Provably Correct Controller Synthesis of Switched Stochastic Systems with Metric Temporal Logic Specifications: A Case Study on Power Systems

TL;DR

This paper introduces a method for synthesizing controllers for switched stochastic systems that guarantees probabilistic correctness with respect to metric temporal logic specifications, demonstrated on power system case studies.

Contribution

It develops a stochastic control bisimulation function and an optimization-based control synthesis method with probabilistic guarantees for systems with stochastic uncertainties.

Findings

Successfully applied to power systems with generation loss disturbances.

Achieved probabilistic guarantees for system specifications.
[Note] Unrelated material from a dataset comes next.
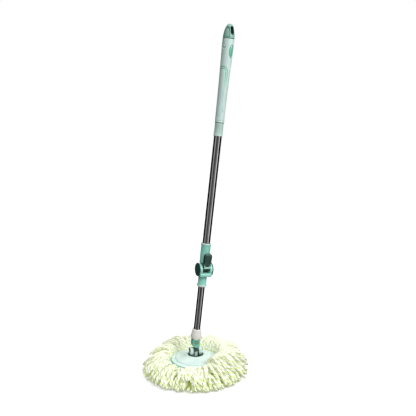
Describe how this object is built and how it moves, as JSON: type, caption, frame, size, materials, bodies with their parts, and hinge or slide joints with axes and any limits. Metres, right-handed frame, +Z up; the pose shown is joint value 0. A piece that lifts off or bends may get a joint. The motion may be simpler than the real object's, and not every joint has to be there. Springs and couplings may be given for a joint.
{
  "type": "spin mop",
  "caption": "Spin mop: round strand head on a plate, two-pin tilting neck, telescoping steel pole with cam-lever lock and twisted drive rod, moulded grip with hanging hole.",
  "frame": {"origin": "centre of the mop head on the floor, under the neck", "axes": "+Z up, -Y towards the front of the grip (the hanging hole runs along Y), +X to the right seen from the front; the pole leans 6.1 degrees towards +X, -Y"},
  "size_m": [0.3578, 0.3578, 1.1149],
  "materials": {
    "strand_yarn": "plump white microfibre yarn with lime-green yarn twisted in",
    "pale_mint_plastic": "smooth moulded plastic, very pale mint",
    "mint_plastic": "smooth moulded plastic, mint green",
    "teal_plastic": "smooth moulded plastic, teal green",
    "dark_green_plastic": "satin moulded plastic, dark green",
    "sage_plastic": "smooth moulded plastic, sage green",
    "cream_plastic": "moulded plastic, off-white",
    "black_plastic": "moulded plastic, black",
    "clamp_rubber": "dull rubber",
    "polished_steel": "polished stainless tube with fine lengthwise brushing",
    "pin_steel": "bright zinc-plated steel",
    "screw_steel": "zinc-plated screws"
  },
  "bodies": {
    "mop_head": {"mop_strands": "strand_yarn", "strand_ring": "mint_plastic", "head_plate": "pale_mint_plastic", "hub_cup": "dark_green_plastic", "hub_bracket": "pale_mint_plastic", "hub_screw_left": "screw_steel", "hub_screw_right": "screw_steel", "hub_screw_back": "screw_steel", "tilt_pin": "pin_steel", "tilt_pin_cap_left": "black_plastic", "tilt_pin_cap_right": "black_plastic"},
    "cross_link": {"cross_block": "pale_mint_plastic"},
    "lower_pole": {"neck_fork": "teal_plastic", "sway_pin": "pin_steel", "neck_collar": "cream_plastic", "collar_screw": "screw_steel", "inner_tube": "polished_steel"},
    "guide_carrier": {"guide_bush": "black_plastic", "nut_retainer": "pin_steel"},
    "drive_nut": {"drive_nut": "cream_plastic"},
    "upper_pole": {"outer_tube": "polished_steel", "twisted_rod": "pin_steel", "rod_stop": "black_plastic", "rod_anchor": "cream_plastic", "rod_pin": "pin_steel", "lock_sleeve": "mint_plastic", "lock_yoke": "mint_plastic", "lever_pin": "pin_steel", "side_cap_left": "dark_green_plastic", "side_cap_right": "dark_green_plastic", "lock_screw_lower": "screw_steel", "lock_screw_upper": "screw_steel", "grip_ferrule": "sage_plastic", "groove_ring": "dark_green_plastic", "grip_body": "pale_mint_plastic", "grip_inset": "teal_plastic", "grip_screw": "screw_steel", "end_cap": "sage_plastic"},
    "lock_lever": {"lock_lever": "dark_green_plastic"},
    "clamp_shoe": {"clamp_shoe": "clamp_rubber"}
  },
  "joints": [
    {"name": "neck_tilt", "type": "hinge", "parent": "mop_head", "child": "cross_link", "pos_m": [0, 0, 0.076], "axis": [0.9063, -0.4226, 0], "range_deg": [-76, 73]},
    {"name": "neck_sway", "type": "hinge", "parent": "cross_link", "child": "lower_pole", "pos_m": [-0.0004, -0.00085, 0.10598], "axis": [0.4224, 0.9059, 0.0312], "range_deg": [-50, 39]},
    {"name": "pole_spin", "type": "hinge", "parent": "lower_pole", "child": "guide_carrier", "pos_m": [-0.0004, -0.00085, 0.10598], "axis": [0.079, -0.0711, 0.9943], "continuous": true},
    {"name": "telescope", "type": "slide", "parent": "guide_carrier", "child": "upper_pole", "axis": [0.079, -0.0711, 0.9943], "range_m": [-0.135, 0.12]},
    {"name": "nut_turn", "type": "hinge", "parent": "guide_carrier", "child": "drive_nut", "pos_m": [-0.0004, -0.00085, 0.10598], "axis": [0.079, -0.0711, 0.9943], "range_deg": [-362, 407]},
    {"name": "lever_open", "type": "hinge", "parent": "upper_pole", "child": "lock_lever", "pos_m": [0.01397, -0.03633, 0.35423], "axis": [0.953, -0.2874, -0.0962], "range_deg": [0, 110]},
    {"name": "shoe_release", "type": "slide", "parent": "upper_pole", "child": "clamp_shoe", "axis": [-0.2926, -0.9552, -0.0451], "range_m": [0, 0.00041]}
  ],
  "couplings": [
    {"joint": "nut_turn", "follows": "telescope", "rad_per_m": -52.36},
    {"joint": "shoe_release", "follows": "lever_open", "m_per_rad": 0.00020835}
  ]
}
Validated robustness against initial state variations.

Abstract

In this paper, we present a provably correct controller synthesis approach for switched stochastic control systems with metric temporal logic (MTL) specifications with provable probabilistic guarantees. We first present the stochastic control bisimulation function for switched stochastic control systems, which bounds the trajectory divergence between the switched stochastic control system and its nominal deterministic control system in a probabilistic fashion. We then develop a method to compute optimal control inputs by solving an optimization problem for the nominal trajectory of the deterministic control system with robustness against initial state variations and stochastic uncertainties. We implement our robust stochastic controller synthesis approach on both a four-bus power system and a nine-bus power system under generation loss disturbances, with MTL specifications expressing requirements for the grid frequency deviations, wind turbine generator rotor speed variations and the power flow constraints at different power lines.